Ponderings of our Spiritual Life Director 11-4-24

Feeling is revolutionary, a disruption of the status quo. Though it feels personal and happens in our bodies, it doesn’t need to be a solitary action. Feeling and connection bring us into the world and into relationship with one another. Some things seem too big to be felt alone because they are. They require the collective to hold the space for big feeling, for it to move through, and to remind us that we’re not alone. It’s not practical to imagine that we can feel the weight of historical trauma as one person. This is why we meet in the streets. As much as mass protests and direct action are about putting strategic pressure on opposition, they are often a gathering space for grief and pain because they are too big to feel alone. Protests don’t get reported on this way, as an eruption of collective grief; on the news they are riots, and we begin the cycle of minimizing the feelings that bring people to the streets, and ultimately miss the message. We need those spaces and others, too, where our grief can swell, where feeling for feeling’s sake can reconstitute us, where our empathy for one another can build. A community, a society, becomes one, remains one, I think, through shared feeling. –Prentis Hemphill https://prentishemphill.com/

No matter the outcome of this election, there will be some big feelings for us to move through. We can feel them together. We can be a community that processes them together so that our actions align with our values. How will we move forward with our friends and family members that we are in conflict with? How will we help this country move forward towards unity and still celebrate our diversity? How will we be able to live joyfully, and without fear, in our own lives?

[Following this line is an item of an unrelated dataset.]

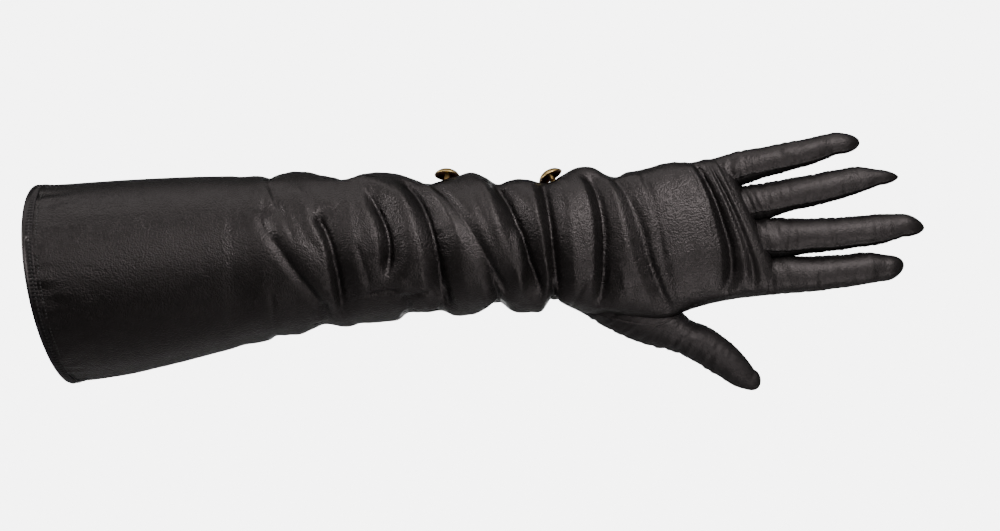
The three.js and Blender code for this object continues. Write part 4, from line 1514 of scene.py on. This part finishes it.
# %% Floor, wall, lights and camera
def stage_plane(name, corners):
    """A flat part of the stage."""
    mesh = bpy.data.meshes.new(name)
    mesh.from_pydata(corners, [], [list(range(len(corners)))])
    plane = bpy.data.objects.new(name, mesh)
    bpy.context.scene.collection.objects.link(plane)
    return plane


def stage_material(name, tone, glow=0.0, panel=(1.0, 1.0)):
    """A pale surface. Where it glows, the glow is a panel of this half width and half height."""
    material = bpy.data.materials.new(name)
    tree, shader = new_material(material)
    place = tree.nodes.new("ShaderNodeTexCoord").outputs["Object"]
    cloud = noise_node(tree, place, 1.2, 2.0)
    light = tone + 0.03
    tree.links.new(colour_between(tree, cloud, (tone, tone, tone), (light, light, light)),
                   shader.inputs["Base Color"])
    shader.inputs["Roughness"].default_value = 0.9
    if glow:
        shader.inputs["Emission Color"].default_value = (1, 1, 1, 1)
        axes = tree.nodes.new("ShaderNodeSeparateXYZ")
        tree.links.new(place, axes.inputs["Vector"])
        fades = []
        for axis, half in zip("XZ", panel):
            away = math_node(tree, "ABSOLUTE", axes.outputs[axis], 0.0)
            fade = ranged(tree, away, 1.0, 0.0)
            fade.node.interpolation_type = "SMOOTHSTEP"
            fade.node.inputs["From Min"].default_value = half
            fade.node.inputs["From Max"].default_value = half * 1.25
            fades.append(fade)
        both = math_node(tree, "MULTIPLY", *fades)
        tree.links.new(ranged(tree, both, 0.05, glow), shader.inputs["Emission Strength"])
    return material


def brighten_for_camera(material, strength):
    """Lift a stage surface in the picture alone, so that no light from it reaches the glove."""
    tree = material.node_tree
    shader = tree.nodes["Principled BSDF"]
    rays = tree.nodes.new("ShaderNodeLightPath")
    shader.inputs["Emission Color"].default_value = (1, 1, 1, 1)
    lift = math_node(tree, "MULTIPLY", rays.outputs["Is Camera Ray"], strength)
    tree.links.new(lift, shader.inputs["Emission Strength"])


WALL_BACK = 3.2
LEFT, RIGHT, FRONT, FLOOR_DOWN, WALL_TOP = -4, 4, -3, -2, 3
FLOOR_LIFT = 2.0
PANEL, PANEL_GLOW = (1.09, 0.62), 6.0
SURROUND_LIGHT, SURROUND_LOOK = 0.03, 3.0
floor_corners = [(LEFT, FRONT), (RIGHT, FRONT), (RIGHT, WALL_BACK), (LEFT, WALL_BACK)]
wall_corners = [(LEFT, FLOOR_DOWN), (RIGHT, FLOOR_DOWN), (RIGHT, WALL_TOP), (LEFT, WALL_TOP)]
floor = stage_plane("floor", [(across, back, FLOOR_DOWN) for across, back in floor_corners])
wall = stage_plane("wall", [(across, 0, up) for across, up in wall_corners])
wall.location = (0.22, WALL_BACK, 0.0)
pale_floor = stage_material("pale_floor", 0.66)
brighten_for_camera(pale_floor, FLOOR_LIFT)
finish(floor, pale_floor)
finish(wall, stage_material("pale_wall", 0.88, glow=PANEL_GLOW, panel=PANEL))


def area_light(name, place, aim, size, power, spread=math.pi):
    """A soft lamp at a place, turned to its aim."""
    light = bpy.data.lights.new(name, "AREA")
    light.shape = "RECTANGLE"
    light.size, light.size_y = size
    light.energy = power
    light.spread = spread
    light.color = LIGHT_COLOUR
    lamp = bpy.data.objects.new(name, light)
    bpy.context.scene.collection.objects.link(lamp)
    lamp.location = place
    lamp.rotation_euler = (Vector(aim) - Vector(place)).to_track_quat("-Z", "Y").to_euler()
    return lamp


LIGHT_COLOUR = (1.0, 0.965, 0.94)
AIM = (0.22, 0, 0.01)
area_light("ceiling", (0.2, -0.1, 0.95), AIM, (1.6, 0.7), 5.3)
area_light("window", (0.0, -1.2, 0.5), AIM, (1.2, 0.2), 3.3)
area_light("softbox", (0.64, -0.67, 0.45), (0.37, 0, 0.02), (0.42, 0.4), 6.0)
area_light("low", (0.6, -0.5, -0.42), (0.34, 0, 0), (0.3, 0.3), 0.15, math.radians(45))
area_light("side", (-0.95, -0.3, 0.45), (0.2, 0, 0.02), (0.6, 0.5), 10.0)


def studio_world(light, backdrop):
    """A dim surround that lights the glove, and a pale one where the view runs past the wall."""
    world = bpy.data.worlds.new("studio")
    world.use_nodes = True
    tree = world.node_tree
    tree.nodes.clear()
    mixer = tree.nodes.new("ShaderNodeMixShader")
    output = tree.nodes.new("ShaderNodeOutputWorld")
    rays = tree.nodes.new("ShaderNodeLightPath")
    tree.links.new(rays.outputs["Is Camera Ray"], mixer.inputs[0])
    for socket, strength in zip(mixer.inputs[1:], (light, backdrop)):
        background = tree.nodes.new("ShaderNodeBackground")
        background.inputs["Color"].default_value = (1, 1, 1, 1)
        background.inputs["Strength"].default_value = strength
        tree.links.new(background.outputs["Background"], socket)
    tree.links.new(mixer.outputs["Shader"], output.inputs["Surface"])
    return world


bpy.context.scene.world = studio_world(SURROUND_LIGHT, SURROUND_LOOK)

SENSOR, CAMERA_AWAY, VIEW_WIDTH = 36, 1.1, 0.5
camera_data = bpy.data.cameras.new("camera")
camera_data.sensor_width = SENSOR
camera_data.lens = SENSOR * CAMERA_AWAY / VIEW_WIDTH
camera_data.clip_end = 20
camera = bpy.data.objects.new("camera", camera_data)
bpy.context.scene.collection.objects.link(camera)
camera.location = (0.221, -CAMERA_AWAY, 0.00925)
camera.rotation_euler = (math.pi / 2, 0, 0)
bpy.context.scene.camera = camera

Over the past several years, we have built a supportive and loving community at UUCL. It’s always an incredible joy to see what we can do together when we all participate–we make great things happen! Let us continue to pick up momentum, work together and with our community partners, so that our ability to build a life-saving kind of empathy leads us down a path to unity.

Take care of yourselves this week and please reach out if you need anything–a listening ear, a place to vent, a shoulder to cry on.